Klaus Emil Fuchs, a British subject of German extraction who as a physicist had worked for three years in the United States on the ultrasecret atomic bomb project, had been arrested in London. Fuchs, "weedy, with a large head and narrow, rickety body," as the writer Rebecca West described him, was charged with transmitting to Soviet agents in the U.S. "all he knew" about America's A-bomb development. As the record revealed, Fuchs knew a lot.
Days after these shocking revelations, a federal jury found Alger Hiss, a top diplomatic aide to Franklin Roosevelt at the Yalta Conference, guilty of perjury in a highly-publicized espionage trial. An ex-Communist named Whittaker Chambers had accused Hiss in House Un-American Activities Committee testimony of being a Soviet agent who passed him secret government documents. After Hiss's conviction, Secretary of State Dean Acheson drew protests for telling reporters, "I do not intend to turn my back on Alger Hiss." Then Acheson made matters worse by invoking the words of a forgiving Jesus in the Sermon on the Mount in connection with the case of a convicted traitor.

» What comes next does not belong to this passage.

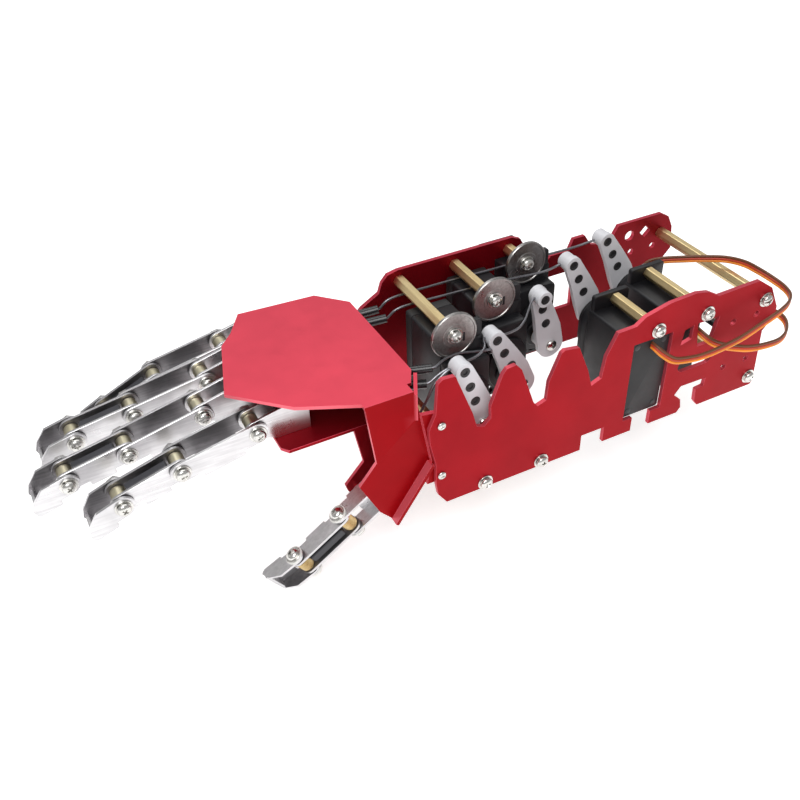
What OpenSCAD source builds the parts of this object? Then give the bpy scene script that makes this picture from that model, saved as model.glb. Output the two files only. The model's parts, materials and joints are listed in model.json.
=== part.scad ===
// Five-finger servo hand on a two-plate forearm, with push wires from servo
// arms in the forearm to the fingers. Millimetres, +Z up, +X toward the elbow,
// fingers toward -X, the thumb on the -Y side.

/* [Forearm frame] */
// Thickness of the two side plates
plate_t = 2; // [1.5:0.5:3]
// Clear width between the side plates
frame_gap = 70; // [66:1:76]
// Width of the hexagonal brass standoffs across their flats
standoff_af = 5; // [4:0.5:5.5]
// Diameter of the clamp discs on the servo tabs
disc_d = 20.5; // [16:0.5:22]

/* [Elbow bolt pattern] */
// Hole diameter of the elbow mounting pattern
elbow_hole_d = 3.2; // [3:0.1:4]
// Hole spacing of the elbow pattern along X
elbow_dx = 13.4; // [10:0.2:16]
// Hole spacing of the elbow pattern along Z
elbow_dz = 24.6; // [20:0.2:28]

/* [Servos] */
// Length of a servo case
servo_l = 40.4; // [38:0.1:42]
// Width of a servo case
servo_w = 20; // [19:0.1:20.5]
// Depth of a servo case below its mounting tabs
servo_below = 28; // [24:0.5:28.5]
// Depth of a servo case above its mounting tabs
servo_above = 7.5; // [6:0.5:8]
// Distance between the tab holes along the case
tab_pitch = 48.4; // [47:0.1:50]

/* [Servo arms] */
// Distance from the output shaft to the outermost hole
arm_r = 30; // [26:1:32]
// Thickness of an arm
arm_t = 2.6; // [2:0.1:3]

/* [Palm] */
// Height of the palm cover's top above the frame's bottom edge
cover_z = 60; // [58:0.5:60]
// Height of the palm floor's top above the frame's bottom edge
floor_z = 39; // [37:0.5:40]
// Sheet thickness of the palm shell
sheet_t = 1.5; // [1:0.1:1.8]

/* [Fingers] */
// Distance from knuckle to middle joint
len_proximal = 31.5; // [29:0.5:33]
// Distance from middle joint to end joint
len_middle = 24.5; // [22:0.5:26]
// Outer width of the wide channels
wide_w = 13; // [12:0.2:14]
// Outer width of the narrow channels
narrow_w = 9.4; // [8.6:0.1:9.6]
// Wall thickness of the channels
wall_t = 1.2; // [1:0.1:1.4]
// Diameter of the joint screws
screw_d = 3; // [2.5:0.5:3]

/* [Hidden] */
$fn = 40;

// The model is drawn from the near plate's lower front corner, then moved so that
// the origin is the bottom centre of the whole hand.
origin = [8.9, 48.2, -28];

// Faces of the side plates
far_in = plate_t + frame_gap;

// Side plate outline, shared by both plates below the top edge: [x, z]
front_edge = [[0, 0], [-4, 6], [-5, 12.5], [-5, 23], [-7.5, 34.5], [-8, 41.5], [-5, 48.5]];
rear_edge = [[170, 42.5], [170.5, 37.5], [164.5, 31], [165, 23.5], [166.5, 1.5], [165, 0]];
near_top = [[-4, 63], [-2, 64.5], [3.5, 64], [11.5, 43], [13.5, 35.5], [17, 34], [20, 37],
    [19.7, 43], [24.7, 57], [26.5, 59.2], [30.7, 59.5], [33.5, 56.2], [40.3, 37],
    [42.3, 34.5], [46.5, 36], [47, 45], [52, 57.5], [53.5, 58.5], [60.7, 57.3],
    [66.5, 43.7], [69, 35], [74, 37], [75.2, 47.5], [80, 57.8], [89, 58], [93.5, 61.3],
    [106, 64.2], [119.5, 64.8], [126, 63.4], [132.5, 59.5], [155.5, 60], [164, 54]];
far_top = [[-3.5, 54], [-2, 55.5], [6.5, 60.4], [8, 65], [11, 68.3], [16, 69.3], [74, 69.3],
    [78.5, 67.5], [81, 63], [82, 52], [85, 45.5], [90, 46], [96, 53.5], [106.4, 53.5],
    [108.7, 59], [115.3, 59], [119, 53.5], [124, 52], [128, 50.5], [131.5, 53],
    [135, 59], [161, 59], [166, 56], [169, 50]];

// Bottom-edge notch with undercut sides: [x, z]
hook_notch = [[120, -1], [122.8, 2.5], [121.8, 7.4], [117.5, 11.3], [120.6, 15.3],
    [135, 15], [134.5, 10.5], [130.2, 10], [130.7, 3], [133.7, -1]];

// Servo case ends, measured from the output shaft along the case
case_near = -10.2;
case_far = case_near + servo_l;
case_mid = (case_near + case_far) / 2;
tab_end = 7.2;
tab_t = 2.5;
// Length of the raised gear cover past the shaft
gear_l = 23.4;
window_gap = 0.3;

// Servo output shafts: [x, z, y of the tabs' shaft-side face, side the shaft faces]
shafts = [[20.5, 30, 24.6, -1], [48.4, 30, 39.3, -1], [75.5, 30, 58.1, -1],
    [99.6, 38, 32.1, 1], [127.5, 38, 42.3, 1]];
// Sideways place of each clamp on its servo's tab
clamp_dx = [-4.2, -4.5, -3.6, 1.7, 0.2];
// Middle plane, lean toward the fingers and side of the wire boss of each servo arm
arm_y = [7.7, 22, 40, 44, 55];
arm_lean = [17.5, 26.5, 16, 24, 27];
boss_side = [1, 1, -1, 1, 1];
boss_r = 3.7;
boss_l = 4.6;
arm_tip_r = 4;
arm_hole_r = 2.1;
arm_holes = [arm_r - 16.6, arm_r - 8.3, arm_r];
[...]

Coming on the heels of Fuchs's arrest, and Hiss's conviction, President Truman's announcement that the United States had begun work on the hydrogen bomb only intensified national anxiety. The hydrogen bomb was the deadliest weapon yet known to humankind. Albert Einstein, the father of the nuclear age, appeared on national television warning that "radioactive poisoning of the atmosphere and, hence, annihilation of any life on earth has been brought within the range of possibilities." Einstein's conclusion: "General annihilation beckons." In this context, one of the staunchest Republican anticommunists, Homer Capehart of Indiana, cried out on the Senate floor: "How much more are we going to take? Fuchs and Acheson and Hiss and hydrogen bombs threatening outside and New Dealism eating away the vitals of the nation. In the name of heaven, is this the best the nation can do?"